William Bischer, Jr., testified as to the treatment his father received at his home, where he lived for about four and a half years, to the same effect as his other witnesses; that his father did not complain or have cause for complaint of his clothing, food or treatment; that he smoked where and when he pleased; that after his father moved from the old home place the witness tore down what was *605left of the house, sold his father’s cow for $40 and got the money; that he furnished money to his father when he wanted it and bought most of his groceries for him when he lived alone; that he was not at home when his father left on the visit; that he never sought his father or asked him to return or suggested that he return, though he saw him several times at church in Spring Valley; that he refused, when requested, to send his father’s bed to him, but always maintained his room ready for his return and was always ready and willing to furnish him a home should he return.

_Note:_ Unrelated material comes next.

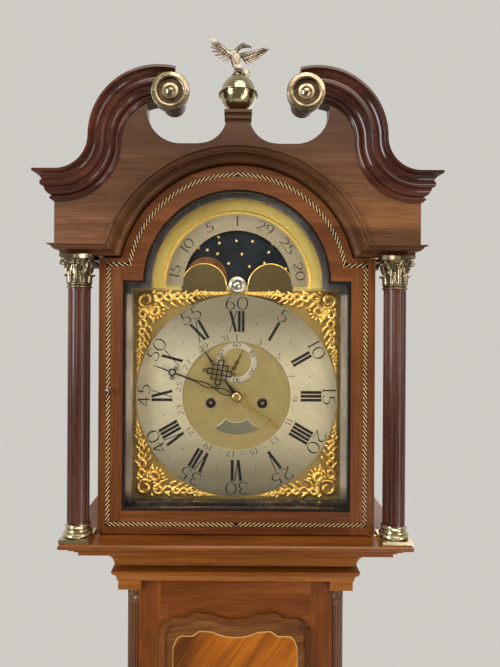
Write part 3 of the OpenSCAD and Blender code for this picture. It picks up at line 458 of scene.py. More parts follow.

It is worthy of remark in connection with the testimony of this witness that he did not testify as to the events leading up to the deed in question or the circumstances of its execution. His father had testified that he could not read English, no one read the deed to him, and his son had agreed to give him a third of the proceeds from the farm. By the deed in question the grantor divested himself of his entire means of support and made himself dependent upon his son. The doctrine is established in this State that where one voluntarily conveys all his property in consideration of his support and maintenance during his life and the grantee afterward refuses to perform the contract, a court of equity will be justified in presuming a fraudulent intention in the first instance in entering into it and will grant relief by the rescission of the contract and the cancellation of the deed. (Oard v. Oard, 59 Ill. 46; Frazier v. Miller, 16 id. 48; McClelland v. McClelland, 176 id. 83; Stebbins v. Petty, 209 id. 291.) In this case, in addition to the undenied testimony of William Bischer, Sr., to the effect that his son had agreed to give him one-third cof the proceeds of the real estate, and that he could not read the deed and it was not read to him, it appears that, whether his home with his son was made pleasant or not, when he went away on a visit his son made no suggestion that he return, though he knew his father was living with a large *606family in a small house and the distance was too great for the old man to walk back. The son failed to visit his father, disclaimed liability for his funeral expenses until sued, and in the meantime kept all the proceeds of the farm. There was a substantial failure on the part of the appellant to keep his agreement in consideration of which the conveyance was made to him, and it was therefore •properly set aside.

The decree will be affirmed.

n ¿r Decree affirmed.

Mr. Justice Stone took no part in this decision.